Aussi robuste que précis
Né de la page blanche, ce nouveau mouvement a mis plus de trois ans à être pleinement développé et commence à présent à être livré. D’une hauteur relativement importante de 5,6mm, car il est constitué de trois niveaux, il est doté d’une platine épaisse, robuste, taillée dans le maillechort, tout comme les ponts (les roues sont quant à elles en or rose). C’est donc une construction solide, à l’intérieur de laquelle “rien ne peut plier”. Il est aussi spatialement conçu dès le départ de façon telle qu’il puisse intégrer de futures complications, sur lesquelles Voutilainen ne veut pas s’étendre pour l’instant, sauf pour dire que ce seront des “complications utiles”.

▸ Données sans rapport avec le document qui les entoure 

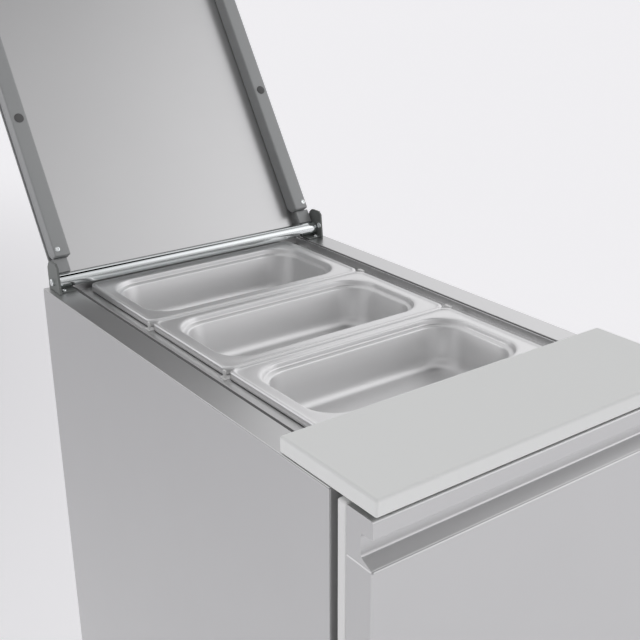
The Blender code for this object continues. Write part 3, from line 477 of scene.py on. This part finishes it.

Magnifiquement terminé et décoré, il apparaît pour la première fois doté de toutes les touches stylistiques identitaires de l’horlogerie de Kari Voutilainen, dans un beau boîtier classique en or ou en platine, arborant un superbe visage composé de très fins guillochages aux textures contrastées. Son prix: 72’000.- CHF en platine, 81’000.- en or. "Je suis indépendant, actionnaire unique de mon entreprise. Je n’ai pas d’obligation de résultat et suis entièrement auto-financé. Je ne veux pas faire plus de pièces que je n’en fais déjà et je vends l’essentiel de ma production directement à ma clientèle, essentiellement composée de collectionneurs. Je n’ai que quelques points de vente, au Japon, à Singapour, en Thaïlande, en Suisse et en Finlande et je n’en veux pas plus. Ce que je veux surtout, c’est rester ainsi et bien travailler", insiste-t-il avec toute sa sincérité. Heureux horloger, heureux homme!